I partly understand why you wanna return an object instead of a string as the result of normalization but I'm not really convinced that that's the right thing to do. Maybe it's just because I have different use cases in mind, I don't know. Let me try to explain my reasoning again.

JSON-LD is first and foremost a serialization format for linked data graphs. That being said, I always thought that the output of normalization is a unique representation of a graph. How I make use of that unique representation is completely up to me. I could take it and compute a hash or a signature (that's what payswarm is doing) or just use it to check if two graphs are the same (that's what can be used for testing, e.g.). How I do that, is also completely up to me.
The point is, that every variation of the same graph (I assume you understand what I mean) will result in exactly the same representation - and with representation I mean the bytes on the wire or in a file, not necessarily the parsed representation in main memory. And here lies the crux. If I parse and re-serialize such a normalized representation and don't specify in which order the unordered object properties have to be serialized, I'm unable to reproduce that unique representation. As far as I know, the only way for a JSON-based API is to return a string representation to achieve that.

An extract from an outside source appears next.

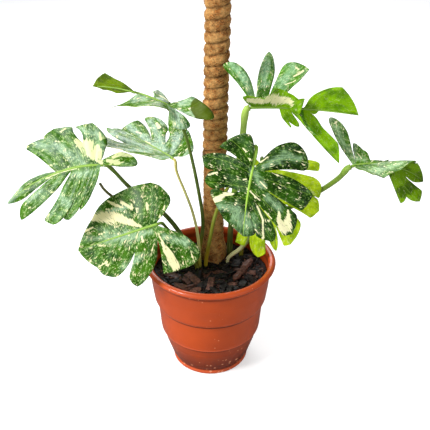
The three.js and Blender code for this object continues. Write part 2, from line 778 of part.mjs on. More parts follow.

Please also note that in the current spec there is a MIME type parameter "form=normalized". How would you create such a representation? Define another method that takes a "normalized object" and turn it into a "normalized string representation"? Maybe normalizeToString()?

I have problems in seeing value of a normalize() method that outputs an object, but maybe it's just the word "normalize" that confuses me. Perhaps "flatten()" would be a better word for you are trying to achieve!? But then I don't really understand why you are advocating N-Triples as the standard normalization format and create parsers of that format for JSON-LD. The interoperability argument is, IMHO, a weak argument as the systems won't be interoperable anyway if they are talking in two different languages (N-Triples/JSON-LD). If someone needs that kind of interoperability, he can write a N-Triples to JSON-LD converter to fulfill his need. But that's out of scope for JSON-LD, that's a requirement of a specific application of JSON-LD.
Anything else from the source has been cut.